The 34th Pan African Film & Arts Festival (PAFF), America’s largest Black-themed film festival, took place February 16–22 in Los Angeles, California, at the Culver Theater and the Cinemark Crenshaw Baldwin Hills. During Black History Month, PAFF—which was co-founded by former Black Panther Ayuko Babu—annually screens Black-themed movies ranging from Hollywood studio productions and TV to indies, foreign films, documentaries, low-budget productions, shorts, and animation. Films span the spectrum from Oscar nominees to hard-to-find gems from Africa, the Caribbean, America, and beyond that viewers are unlikely to see at any other venue.
Rico Speight’s Rediscovering Fanon may be the first truly revolutionary film to throw down the gauntlet against the Trump regime. The African American director made the 84-minute documentary to commemorate the centennial of the birth of psychiatrist Frantz Fanon, who played an essential role in the bloody Algerian independence struggle against France. Fanon put colonialism and racism on the analyst’s couch in order to create what could be called a “liberation psychology” that aimed to usher in an authentic, decolonized self.
The award-winning Rediscovering Fanon places the current struggle between Black people and other people of color in the U.S. within the context of the militant anti-colonial politics of The Wretched of the Earth, which has been called “the Bible of the Third World.”
News clips and video shot by bystanders and body cams of George Floyd, Michael Brown, Trayvon Martin, the Black Lives Matter movement, et al, protests and police excessive use of force, including shootings and murders, are dynamically intercut with candid archival footage of French forces brutally suppressing and executing Algerians. The documentary incorporates music with a throbbing beat from Gillo Pontecorvo’s 1966 classic The Battle of Algiers, composed by Pontecorvo and Ennio Morricone.

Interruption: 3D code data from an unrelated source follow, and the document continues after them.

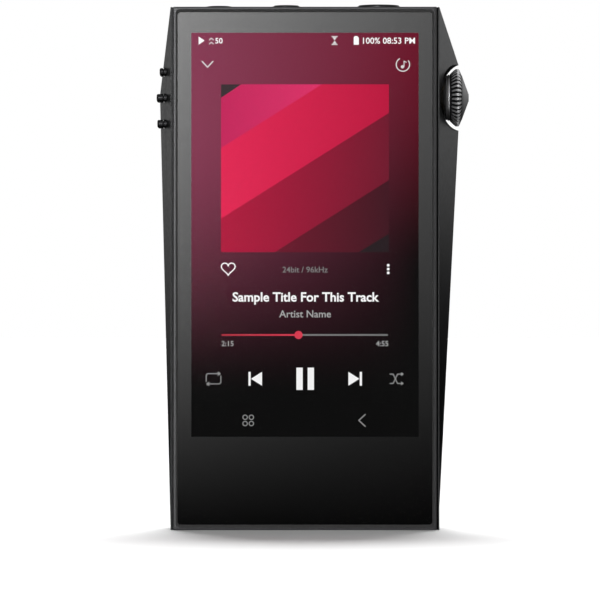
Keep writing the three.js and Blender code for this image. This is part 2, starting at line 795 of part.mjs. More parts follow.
addPart(
  "wheel_shaft",
  turnedX(discProfile(SHAFT_RADIUS, shaftStartX, shaftEndX), 24),
  materials.steel,
);
addPart(
  "wheel_hub",
  turnedX([
    [shaftBoreRadius, hubTipX],
    [shaftBoreRadius + 0.3, hubTipX],
    [shaftBoreRadius + 0.7, hubTipX + 0.5],
    [accentRadius - 1.05, hubBackX - 0.4],
    [accentRadius - 0.1, hubBackX - 0.35],
    [accentRadius - 0.1, hubBackX],
    [spigotRadius, hubBackX],
    [spigotRadius, capSplitX],
    [shaftBoreRadius, capSplitX],
    [shaftBoreRadius, hubTipX],
  ]),
  materials.darkMetal,
);
addPart(
  "wheel_accent_ring",
  turnedX(ringProfile(spigotRadius + FIT, accentRadius, hubBackX + 0.02, accentBackX)),
  materials.brightMetal,
);

// The knurled rim: every second generator line of the turned ring is sunk towards the axis.
function knurledRim() {
  const crest = WHEEL_RADIUS;
  const outline = [
    [spigotRadius + FIT, rimStartX],
    [accentRadius + 0.2, rimStartX],
    [crest - 0.86, rimStartX + 0.35],
    [crest - 0.38, rimStartX + 0.85],
    [crest - 0.04, rimStartX + 1.27],
    [crest, rimEndX - 1.05],
    [crest, rimEndX - 0.57],
    [5.3, rimEndX],
    [spigotRadius + FIT, rimEndX],
    [spigotRadius + FIT, rimStartX],
  ];
  const rim = new THREE.LatheGeometry(outline.map(([r, x]) => new THREE.Vector2(r, x)), KNURLS * 2);
  const place = rim.attributes.position;
  const valley = new THREE.Vector3();
  for (let i = 0; i < place.count; i += 1) {
    valley.fromBufferAttribute(place, i);
    const radius = Math.hypot(valley.x, valley.z);
    const step = Math.round((Math.atan2(valley.x, valley.z) / Math.PI) * KNURLS);
    if (radius > spigotRadius + 1 && Math.abs(step) % 2 === 1) {
      const sunk = (radius - KNURL_DEPTH) / radius;
      place.setXYZ(i, valley.x * sunk, valley.y, valley.z * sunk);
    }
  }
  return rim.rotateZ(-Math.PI / 2).translate(0, 0, WHEEL_Z);
}
addPart("wheel_rim", knurledRim(), materials.darkMetal);
addPart(
  "wheel_cap",
  turnedX([
    [0, shaftEndX + 0.1],
    [shaftBoreRadius, shaftEndX + 0.1],
    [shaftBoreRadius, capSplitX + FIT],
    [spigotRadius, capSplitX + FIT],
    [spigotRadius, rimEndX + 0.02],
    [5.15, rimEndX + 0.02],
    [1.1, WHEEL_TIP_X - 0.05],
    [0.95, WHEEL_TIP_X],
    [0, WHEEL_TIP_X],
  ]),
  materials.darkMetal,
);

// The bushing carries the shaft in the housing's wall; the encoder reads its turns.
addPart(
  "wheel_bushing",
  turnedX(ringProfile(SHAFT_RADIUS + RUNNING_GAP, 3.5, WALL_X + 0.1, pocketFloorX - 0.05), 24),
  materials.gold,
);
addPart(
  "volume_encoder",
  carve(
    box(22.4, -4.2, WHEEL_Z - 5.5, WALL_X - 0.1, 4.2, WHEEL_Z + 5.5),
    [],
    [turnedX(discProfile(SHAFT_RADIUS + RUNNING_GAP, shaftStartX - 0.1, WALL_X + 1), 24)],
  ),
  materials.blackPlastic,
);

export default player;
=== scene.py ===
"""The looks of a pocket digital audio player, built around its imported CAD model.

Metres, in the CAD model's frame: +X is the volume wheel's side, -Y the screen's side, +Z up.
Sizes below are in millimetres and are scaled by MM where they become geometry.
"""

import json
import math

import bmesh
import bpy
from mathutils import Matrix, Vector


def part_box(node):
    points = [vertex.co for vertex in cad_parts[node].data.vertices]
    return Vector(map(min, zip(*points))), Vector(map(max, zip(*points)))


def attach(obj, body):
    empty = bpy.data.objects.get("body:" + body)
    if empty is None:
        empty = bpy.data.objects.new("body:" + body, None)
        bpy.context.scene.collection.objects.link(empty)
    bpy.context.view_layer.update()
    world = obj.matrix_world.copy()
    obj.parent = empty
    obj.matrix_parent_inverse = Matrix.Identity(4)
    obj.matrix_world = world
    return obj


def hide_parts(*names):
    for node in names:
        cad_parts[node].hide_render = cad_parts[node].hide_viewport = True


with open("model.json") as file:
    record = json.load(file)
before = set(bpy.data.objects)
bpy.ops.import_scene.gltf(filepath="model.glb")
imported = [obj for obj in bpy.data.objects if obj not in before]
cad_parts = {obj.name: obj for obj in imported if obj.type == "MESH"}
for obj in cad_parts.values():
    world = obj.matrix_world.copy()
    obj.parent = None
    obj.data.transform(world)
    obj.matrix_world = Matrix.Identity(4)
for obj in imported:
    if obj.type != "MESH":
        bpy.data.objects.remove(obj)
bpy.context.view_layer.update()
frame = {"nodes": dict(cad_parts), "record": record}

MM = 0.001

# ---------------------------------------------------------------- places read from the frame


def node_box(node):
    """A CAD node's lowest and highest corners, in millimetres."""
    low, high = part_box(node)
    return low / MM, high / MM


body_high = node_box("main_housing")[1]
glass_low, glass_high = node_box("cover_glass")
frame_low, frame_high = node_box("front_frame")
back_low, back_high = node_box("back_cover")
gasket_low, gasket_high = node_box("glass_gasket")
rim_low, rim_high = node_box("wheel_rim")
hub_low, hub_high = node_box("wheel_hub")
ring_low, ring_high = node_box("wheel_accent_ring")
cap_low, cap_high = node_box("wheel_cap")

BODY_HEIGHT = body_high.z
GLASS_FRONT = glass_low.y
GLASS_BACK = glass_high.y
GLASS_CENTRE_Z = (glass_high.z + glass_low.z) / 2
GLASS_HALF_HEIGHT = (glass_high.z - glass_low.z) / 2
WHEEL_Z = (rim_low.z + rim_high.z) / 2
WHEEL_CENTRE = (0.0, WHEEL_Z)
WHEEL_RADIUS = (rim_high.z - rim_low.z) / 2

KNURLS = 40
KNURL_STEPS = 12
KNURL_DEPTH = 0.42

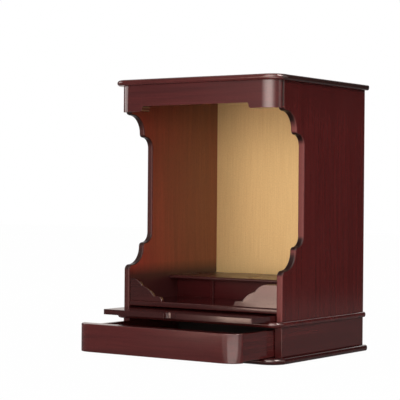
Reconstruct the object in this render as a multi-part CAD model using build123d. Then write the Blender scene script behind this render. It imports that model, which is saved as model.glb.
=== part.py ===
from build123d import *
import os

# Small open-fronted altar cabinet with a pull-out offering tray and a base drawer.
# Millimetres. X runs across the front, Y runs back to the wall, Z is up.
# The origin is the middle of the bottom board's underside, on which the cabinet stands.
# The tray and the drawer are drawn pulled out.

# Case
case_width = 310.0
case_depth = 262.0
cabinet_height = 450.0
side_thickness = 11.0
back_thickness = 3.0

# Boards that close the case, with their overhang past its sides and its front edges
top_thickness = 9.5
top_side_overhang = 9.6
top_front_overhang = 30.0
mid_thickness = 8.9
mid_side_overhang = 6.0
mid_front_overhang = 22.0
bottom_thickness = 10.0
bottom_side_overhang = 9.8
bottom_front_overhang = 30.0
top_corner_radius = 31.0
mid_corner_radius = 22.0
bottom_corner_radius = 31.0
nose_share = 0.46

# Header board and drawer front share one plan, thick with round ends
front_board_thickness = 21.5
front_board_inset = 2.0
front_board_radius = 20.5
header_end_height = 43.0
header_rise = 8.6
header_rise_from_centre = 104.0

# Cut-back front edge of the side panels, a double cove at each end
front_round = 9.0
first_cove = 30.0
cusp_round = 6.0
second_cove = 17.5
lower_front_height = 69.8
upper_front_height = 38.0
panel_edge_bevel = 1.8

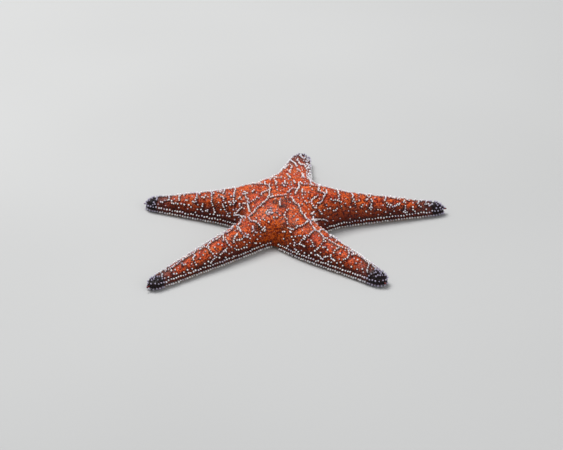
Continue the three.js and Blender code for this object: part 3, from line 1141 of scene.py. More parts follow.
    def on_margins(self) -> list[Roots]:
        """The two marginal rows: one on the edge, one splayed down to the floor.

        Returns:
            A set of roots per arm and row.
        """
        sets = []
        for row in MARGIN_ROWS:
            for line in self.round_margin(row.level):
                self.margin_lines.append(line)
                beads = self._even(line, self.margin_pitch * row.spacing, row.sway)
                roots = self._dress(beads, self.margin_head, row.tall, 0.05)
                roots.lean = units(roots.lean + [0, 0, row.dip])
                sets.append(roots)
        return sets

    def _even(self, line: Array, pitch: float, sway: float) -> Array:
        """Places spaced evenly along a line, with a small seeded sway up and down.

        Args:
            line: The line.
            pitch: How far apart they stand.
            sway: How far they stray up and down.

        Returns:
            The places.
        """
        stops = np.arange(pitch / 2, run_of(line)[-1], pitch)
        beads = stopped(line, stops + self.draw.normal(0, 0.05 * pitch, len(stops)))
        beads[:, 2] += self.draw.normal(0, sway, len(beads))
        return beads


# ---- making meshes


class Workshop:
    """Turns shapes made in millimetres in the body frame into pieces of the model."""

    def __init__(self, centre: Vector) -> None:
        """Takes the place of the body's centre in the row frame, in metres."""
        self.centre = centre

    def piece(self, name: str, mesh: Mesh, finish: Material,
              slot: str) -> bpy.types.Object:
        """A finished piece from a mesh in millimetres.

        Args:
            name: Name of the piece.
            mesh: Its mesh, in the body frame.
            finish: Its material.
            slot: Name of a material slot; not used.

        Returns:
            The object, in metres in the row frame, riding on the body.
        """
        places = places_of(mesh).astype(np.float32) * METRES
        set_places(mesh, places + np.array(self.centre, np.float32))
        mesh.materials.clear()
        mesh.materials.append(finish)
        made = linked(name, mesh)
        made.data.name = name
        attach(made, "root")
        LOG.info("%s: %d faces", name, len(mesh.polygons))
        return made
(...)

More than a rallying cry, Rediscovering Fanon takes a deep dive into Frantz Fanon’s worldview that examines the role of violence against—and by—the oppressed and which sought to synthesize Marx and Freud in his seminal, groundbreaking books Black Skin, White Masks and The Wretched of the Earth.
To make his sweeping documentary, the globetrotting Rico Speight traveled to Fanon’s birthplace, Martinique, where he interviewed Frantz’s relatives; to Algeria; and to France to interview Fanon’s children, Olivier Fanon and Mireille Fanon Mendes-France, co-founder of the Frantz Fanon Foundation, which hosted the world premiere of this documentary in Paris. The original interviews with Fanon’s family members enhance this film with a personal touch that reminds us Fanon was a man, not just a myth.
At the U.S. premiere of Rediscovering Fanon at the Pan African Film Festival, director Speight said: “We have not had a good reception in the United States. But we have had a good reception in the global South.” As well as at PAFF, which, of course, embraced it and nominated Speight’s film in the Best Documentary Feature category.
Now American viewers can see Rediscovering Fanon for themselves because the Palestinian company Watermelon Pictures, which released Cherien Dabis’ All That’s Left of You and Palestine 36, is distributing the film.
Speight has performed an invaluable act in ensuring that Fanon, the apostle of liberation politics, remains unforgotten. Confronted by Trump-erialism at home and abroad, from Venezuela to Iran to Greenland to Gaza to Minneapolis, Fanon’s visionary clarion call, which closes The Wretched of the Earth are as important now as when it was written in 1961:
“Come, then, comrades, it would be as well to decide at once to change our ways. We must shake off the heavy darkness in which we were plunged, and leave it behind… For Europe, for ourselves and for humanity, comrades, we must turn over a new leaf, we must work out new concepts, and try to set afoot a new man.”
The must-see Rediscovering Fanon includes extensive interviews with African American philosopher Prof. Lewis Gordon and others. Yet this powerful film is never didactic and is quite cinematic, including poetic imagery of a brilliant sun rising in color superimposed over a black-and-white image of Fanon. Speight’s documentary puts into nonfiction form the radical politics depicted in One Battle After Another—and then some. Rediscovering Fanon was my favorite film of those I saw this year at PAFF—don’t miss it! The highest compliment I can give this production is that it is worthy of its subject. BRAVO!